I was hired at a construction ISV during the Great Recession of 2017-2018. Moving into that industry when construction companies were filing for bankruptcy daily seems like a poor choice. But Maxwell Systems knew that the timing was right to make investments in the future. Since the mid-1970’s Maxwell offered the same accounting and estimating software packages rewritten every 10 years to “modernize the platform”. First mainframe, then DOS, then Win32. Maxwell wanted to truly revolutionize the industry with this offering. They brought me on board to add novel spins to software that really hasn’t seen any innovation in 30 years.
Accounting software has seen very little innovation in 30 years. Customers have no compelling reason to upgrade.

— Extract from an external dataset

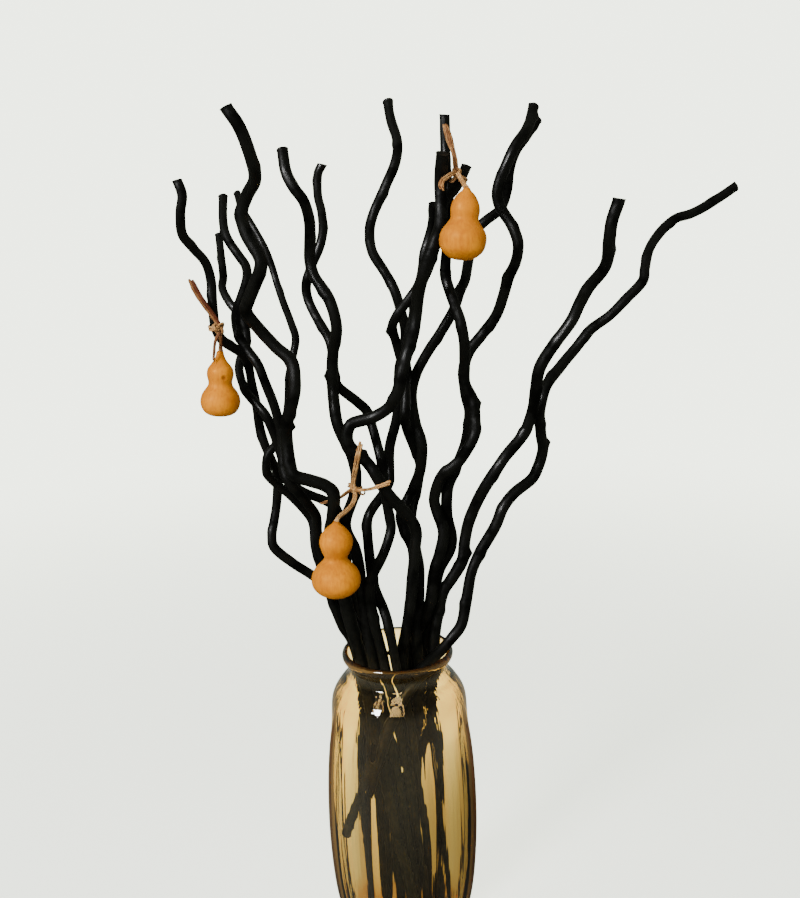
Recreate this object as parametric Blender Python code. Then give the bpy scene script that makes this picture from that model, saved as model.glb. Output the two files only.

I started by visiting jobsites where our software was used. User pain was immediately evident. Site managers sat in trailers in the middle of nowhere dealing with on-site payroll issues and time tracking. This was 2008 before the ubiquity of wireless networks and 3G.
Jobsite time tracking is easy to solve with a smartphone that can snap a photo of a QR code. Site managers had iphones and I wrote a small application to read the QR codes, construct an XML file, and upload it to the database via USB cables. We were the first company to offer time tracking without expensive scanner hardware.
During this time the first-gen iPad was introduced, only available on the AT&T network. At the time AT&T was concerned that this new computing device would swamp its data network so they put severe limitations on data transfers. Ipads were $900 and the market was not ready for these devices. Apple was very vigilant about iOS apps going through strict QA processes and it usually took 3 weeks to get a new version of the application into the AppStore. None of this deterred me.
I created a tablet version of our application with a UI driven entirely out of XML that was downloaded from our servers. This allowed me to move quickly. Our software retailed at $25,000 and even with improved time tracking the impetus for a customer to switch to our software was not compelling. We branded iPad covers with our logos and provided one iPad to any new customer. At the Las Vegas Builders Show in 2008 we sold more net new seats than ever before since every customer really wanted a new iPad (mostly, for personal use).
This was just the beginning. Soon our developers were focused entirely on the mobile platform. Customers loved our product.